The data that is used in a project may also be used by others within the organization, so a full understanding of how data flows across the organization will help to ensure the correct stakeholders are identified. In the previously mentioned article, we talked about the creation of a data inventory or data landscape. This artifact is critical to the ability to know who else in the organization touches the data, and, therefore, should inform the project initiation and stakeholder identification phase.
Stakeholders should represent different functions and processes that are critical to the success of the project, so knowing who “owns” or uses the data ensures you have the appropriate decision-makers as part of the team. Of course, if you have an established data governance organization, they would be central to this process to triage the impact of the project on the rest of the organization.
In this way, putting a data-centric lens on the project planning process through design and definition will ensure you have a full picture of the costs, risks, resource implications and benefits of the project before a significant amount of money is invested.
Project implementation
During the project’s execution phase, there are additional ways to optimize data as you implement new technologies or processes in an organization. A data-centric implementation approach focuses on addressing the data requirements, ensuring data consistency across existing models and metadata, and extending the data understanding as part of the project process.
Data-centric development projects, such as master data management and business intelligence and analytics projects, have risks that are different from traditional process-centric development processes.
Unfortunately, process-centric methodologies, mainly systems development life cycle (SDLC, a.k.a. waterfall) and agile, are used in these projects and largely miss the data-centric needs. For instance, the starting point of a data-centric project is existing production data, as opposed to a process that needs automation, which is usual in process-centric projects. It is highly unlikely the business users will understand this data sufficiently to provide detailed requirements. They may not even know where to find the data or if it even exists.
As the source data is better understood, the users become better able to provide requirements, but this requires cycles of iteration. However, such cycles are not inherent in waterfall or agile. Where the traditional methodologies are used, what often happens is that when the users see outputs — say at user acceptance testing — they realize these are not correct or what they want. By this time, unfortunately, the project is too far advanced to accommodate changes and the developers blame the users for not being clear about their requirements.
Data-centric Development Life Cycle
At First San Francisco Partners, we created a detailed project methodology for data-centric development projects that we call the Data-Centric Development Life Cycle (DCLC). This recognizes both the risks involved in and the specific tasks needed for data-centric projects.
A methodology like DCLC is very much needed for data-centric projects. Without it, the risks such as the users being unfamiliar with the source data, are not mitigated. Additionally, tasks that are specific to data-centric projects are identified. This means they can be put into project plans as line items and have resources with the correct skill sets assigned to them. If this is not done, then the tasks are either omitted or done informally as part of some other activity that is scheduled in the project plan. The project plan then becomes unrealistic and the data-centric activities, to the extent they are performed at all, typically get cut off before they are completed by a date in the project plan that is somewhat arbitrarily set. An approach like the DCLC is much more likely to produce success with data-centric projects and contribute to the overall data-centricity that modern enterprises need to unlock the value in their data assets.
Operational Execution
Many processes within organizations create or change data, so it is important to view and understand them via a data-centric lens to ensure the key inputs and outputs of the process (the data) is optimized — not just the time it takes to execute on that process.

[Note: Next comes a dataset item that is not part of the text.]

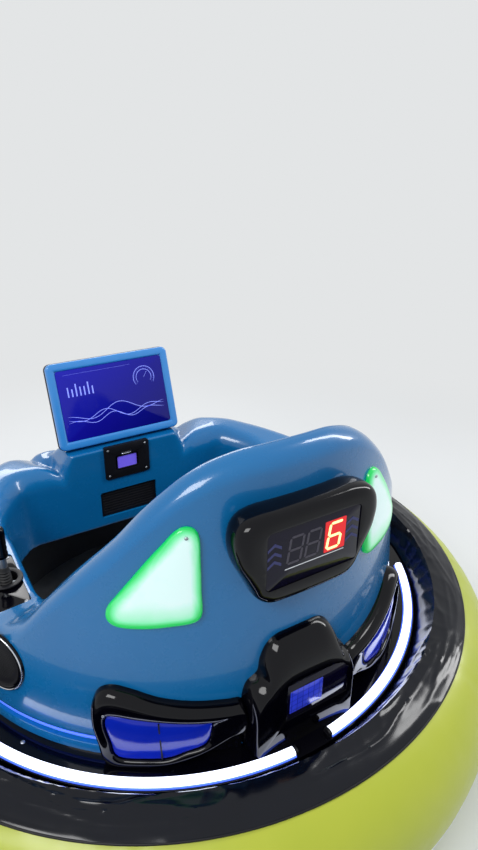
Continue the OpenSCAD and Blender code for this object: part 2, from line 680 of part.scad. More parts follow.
speaker_a = 62;     // angle of the loudspeakers from the rear
speaker_z = 503;
speaker_out = 7;
module speaker() {
  color("#26262C") rotate(-speaker_a) difference() {
    intersection() {
      translate([0, foot_y, speaker_z]) rotate([-90, 0, 0])
        cylinder(r = speaker_d / 2, h = foot_in + 33, $fn = 64);
      rotate_extrude($fn = 96) polygon([
        [0, deck_top], [skin_r + speaker_out, deck_top], [skin_r + speaker_out, lean_z],
        [skin(lean_top) + speaker_out, lean_top], [0, lean_top]
      ]);
    }
    skin_fill(fit);
  }
}
module side_vent() {
  color("#101014") loft(side_plate([83, 92], [75, 84], 402, 512, 2 * fit, 5, 5));
}

// Lever: tray and base cup in the armrest, and a lever on a cross pin
module lever_base() {
  color("#101014") difference() {
    union() {
      translate([0, 0, arm_top - tray_t + fit]) linear_extrude(tray_t - 2) tray_shape(0);
      translate([lever_x, lever_y, arm_top - cup_t]) cylinder(r = base_r, h = cup_t + 1, $fn = 48);
      translate([lever_x, lever_y, arm_top + fit]) cylinder(r = base_r + 4, h = 4, $fn = 48);
    }
    translate([lever_x, lever_y, arm_top - cup_t + 8]) cylinder(r = base_r - 8, h = cup_t + 40, $fn = 48);
    translate([lever_x - base_r - 1, lever_y, pivot_z]) rotate([0, 90, 0])
      cylinder(r = lever_pin_r + run, h = 2 * base_r + 2, $fn = 32);
  }
}
module lever() {
  color("#0C0C10") translate([lever_x, lever_y, pivot_z]) {
    rotate([0, 90, 0]) translate([0, 0, -base_r + 2]) cylinder(r = lever_pin_r, h = 2 * base_r - 4, $fn = 32);
    translate([0, 0, -10]) cylinder(r = 9, h = lever_l - 60, $fn = 32);
    translate([0, 0, lever_l - 75]) cylinder(r = 15, h = 75, $fn = 32);
  }
}

// Seat shelf: a top on a front board and two side boards, with a cover over each driven wheel
shelf_t = 12;
shelf_y = -30;
board_x = wheel_x - wheel_w / 2 - 20;
house_z = 2 * wheel_r + 14;
house_t = 6;
module seat_shelf() {
  color(black) intersection() {
    union() {
      translate([-500, shelf_y, shelf_z - shelf_t]) cube([1000, 600, shelf_t]);
      translate([-board_x, shelf_y, floor_top]) cube([2 * board_x, shelf_t, shelf_z - floor_top]);
      for (s = [-1, 1]) {
        translate([s * (board_x - shelf_t / 2) - shelf_t / 2, shelf_y, floor_top])
          cube([shelf_t, 450, shelf_z - floor_top]);
        translate([s * wheel_x, 0, 0]) difference() {
          house_x = wheel_w + 40;
          translate([-house_x / 2, -wheel_r - 30, floor_top])
            cube([house_x, wheel_r + 50, house_z - floor_top]);
          translate([-house_x / 2 + house_t, -wheel_r - 30 + house_t, floor_top - 1])
            cube([house_x - 2 * house_t, 2 * wheel_r + 60, house_z - floor_top + 1 - house_t]);
        }
      }
    }
    cylinder(r = rim_ri - fit, h = 400, $fn = 96);
  }
}
cushion_r = 40;
module seat_cushion() {
  color("#18181E") translate([0, 0, shelf_z + fit])
    linear_extrude(cushion_t) intersection() {
      hull() for (x = [-1, 1], y = [15, 340])
        translate([x * (cushion_w / 2 - cushion_r), y]) circle(r = cushion_r, $fn = 32);
      circle(r = deck_ri - 90, $fn = 96);
    }
}
pad_half = [[60, pad_top - 4], [200, pad_top - 60], [250, 620], [250, shelf_z + cushion_t]];
module back_cushion() {
  color("#18181E") intersection() {
    rotate_extrude($fn = 96) translate([back_ri - 2 * fit - pad_t, shelf_z + cushion_t + 2 * fit])
      square([pad_t, pad_top - shelf_z - cushion_t]);
    outline_y(mirrored(pad_half), 200, 600);
  }
}

bumper_tube();
tube_cover();
chassis_frame();
floor_plate();
battery_pack();
motor_unit();  // motor_left
mirror([1, 0, 0]) motor_unit();  // motor_right
hub();  // hub_left
mirror([1, 0, 0]) hub();  // hub_right
tyre();  // tyre_left
mirror([1, 0, 0]) tyre();  // tyre_right
mirror([0, 1, 0]) caster_base();  // caster_base_front
caster_base();  // caster_base_rear
mirror([0, 1, 0]) caster_fork();  // caster_fork_front
caster_fork();  // caster_fork_rear
mirror([0, 1, 0]) caster_wheel();  // caster_wheel_front
caster_wheel();  // caster_wheel_rear
deck_ring();
ring_lights();
backrest_shell();
side_pod();  // side_pod_left
mirror([1, 0, 0]) side_pod();  // side_pod_right
front_cowl();
screen_frame();
screen_glass();
dash_panel();
pocket_panel();
head_lamps();
cheek_strips();
number_housing();
number_window();
rear_housing();
tail_frame();  // tail_frame_left
mirror([1, 0, 0]) tail_frame();  // tail_frame_right
tail_lens();  // tail_lens_left
mirror([1, 0, 0]) tail_lens();  // tail_lens_right
side_lamp();  // side_lamp_left
mirror([1, 0, 0]) side_lamp();  // side_lamp_right
speaker();  // speaker_left
mirror([1, 0, 0]) speaker();  // speaker_right
side_vent();  // side_vent_left
mirror([1, 0, 0]) side_vent();  // side_vent_right
lever_base();  // lever_base_left
mirror([1, 0, 0]) lever_base();  // lever_base_right
lever();  // lever_left
mirror([1, 0, 0]) lever();  // lever_right
seat_shelf();
seat_cushion();
back_cushion();
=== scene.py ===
from math import asin, copysign, cos, degrees, exp, hypot, pi, radians, sin, sqrt

import bmesh
import bpy
import numpy as np
from mathutils import Matrix, Vector, noise
from mathutils.bvhtree import BVHTree

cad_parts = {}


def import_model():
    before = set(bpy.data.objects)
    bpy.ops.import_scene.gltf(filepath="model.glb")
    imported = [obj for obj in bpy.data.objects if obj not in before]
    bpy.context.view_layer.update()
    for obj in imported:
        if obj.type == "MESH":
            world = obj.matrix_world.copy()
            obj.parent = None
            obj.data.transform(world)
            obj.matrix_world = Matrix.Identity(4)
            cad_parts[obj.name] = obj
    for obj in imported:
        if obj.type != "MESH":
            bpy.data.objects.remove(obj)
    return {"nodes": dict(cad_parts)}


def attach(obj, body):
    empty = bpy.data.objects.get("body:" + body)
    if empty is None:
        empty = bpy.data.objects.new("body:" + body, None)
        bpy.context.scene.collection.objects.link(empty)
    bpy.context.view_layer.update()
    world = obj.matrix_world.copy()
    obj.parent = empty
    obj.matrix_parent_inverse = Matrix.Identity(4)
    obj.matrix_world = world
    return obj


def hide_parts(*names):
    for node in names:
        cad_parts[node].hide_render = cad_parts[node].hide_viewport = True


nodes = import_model()["nodes"]
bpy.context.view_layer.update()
scene = bpy.context.scene
mm = 0.001
sides = (("left", 1), ("right", -1))


# Small helpers: colours, nodes, meshes

def linear(hexCode):    # sRGB hex to linear light
    parts = [int(hexCode[i:i + 2], 16) / 255 for i in (1, 3, 5)]
    return [c / 12.92 if c <= 0.04045 else ((c + 0.055) / 1.055) ** 2.4 for c in parts] + [1.0]


def addNode(tree, kind, inputs=None, **settings):    # kind without the prefix that the tree's own nodes have
    node = tree.nodes.new(kind if kind.startswith("NodeGroup") else tree.bl_idname[:-4] + kind)
    for name, value in settings.items():
        setattr(node, name, value)
    for name, value in (inputs or {}).items():
        if isinstance(value, bpy.types.NodeSocket):
            tree.links.new(value, node.inputs[name])
        else:
            node.inputs[name].default_value = value
    return node


def newMaterial(name):    # with its node tree and the place on the object that its patterns follow
    material = bpy.data.materials.new(name)
    material.use_nodes = True
    tree = material.node_tree
    tree.nodes.clear()
    return material, tree, addNode(tree, "TexCoord").outputs["Object"]


def surfaceShader(tree, inputs):
    shader = addNode(tree, "BsdfPrincipled", inputs)
    addNode(tree, "OutputMaterial", {"Surface": shader.outputs["BSDF"]})
    return shader


def blended(tree, share, first, second):    # two hex colours mixed by a socket
    return addNode(tree, "Mix", {0: share, 6: linear(first), 7: linear(second)}, data_type="RGBA").outputs[2]


def counted(tree, operation, *values):    # arithmetic on sockets and numbers
    return addNode(tree, "Math", dict(enumerate(values)), operation=operation).outputs[0]


def placed(name, data):
    thing = bpy.data.objects.new(name, data)
    scene.collection.objects.link(thing)
    return thing


def meshObject(name, points, faces):    # points in mm
    mesh = bpy.data.meshes.new(name)
    mesh.from_pydata([[c * mm for c in p] for p in points], [], faces)
    mesh.validate()
    return placed(name, mesh)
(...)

Reviewing data-related processes gives you an opportunity to ensure that data is created according to established quality standards and guidelines — rather than just as a formality that needs to be completed by a certain date or time. By doing this, you will see significantly different results in the data that is then used by other parts of the organization for planning and analysis and for customer engagement.
Here is a typical client on-boarding process example for a financial institution. I chose this example because most of us can relate to opening a bank account, acquiring a home mortgage or establishing a line of credit. It is also a great example of a complex process with different points in which the data is checked and validated across both internal and external sources.
The client on-boarding process is indicated as a series of chevrons in the middle of the graphic. Pointing to each step in the chevron are those data artifacts or processes that could be involved to ensure that the data is created and validated in a way that increases client understanding within the financial institution.
For example, in the first step where a new client request comes into an organization (i.e., a new loan application), there is an opportunity to check this information against existing data stores to determine if they are or have ever been a customer. Understanding whether they are or were a customer by referencing a master data repository would help with the determination of credit worthiness and, therefore, the potential value or cost of that transaction. Also, creating the initial record in a way that adheres to the data quality standards ensures that information can smoothly flow through the information supply chain without further quality adjustments.
In the second step of the process where additional documentation is gathered and further client due diligence is performed, there are different artifacts that can be leveraged. For example, that new client record can be checked against regulatory lists and databases to determine whether that individual is restricted in any way. Maybe the data is enriched with purchased information to further understand demographics and credit worthiness. And, as a result, there may be data remediation that occurs to update the record for full accuracy. All of this can leverage existing data governance and data management processes around data ownership, accountability and decision-making.
Additional steps in the above process follow in a similar manner, where key inputs and outputs are reviewed and optimized.
The value of data-centric processes
Data is both a critical input to the key processes in an organization, as well as a valuable output. Every day in your organization, there is an opportunity to improve data with embedded processes that are data-centric. Then, as data is managed as an asset along the information supply chain, the value produced by derived insights will be better understood, more trusted and delivered in the timeliest way.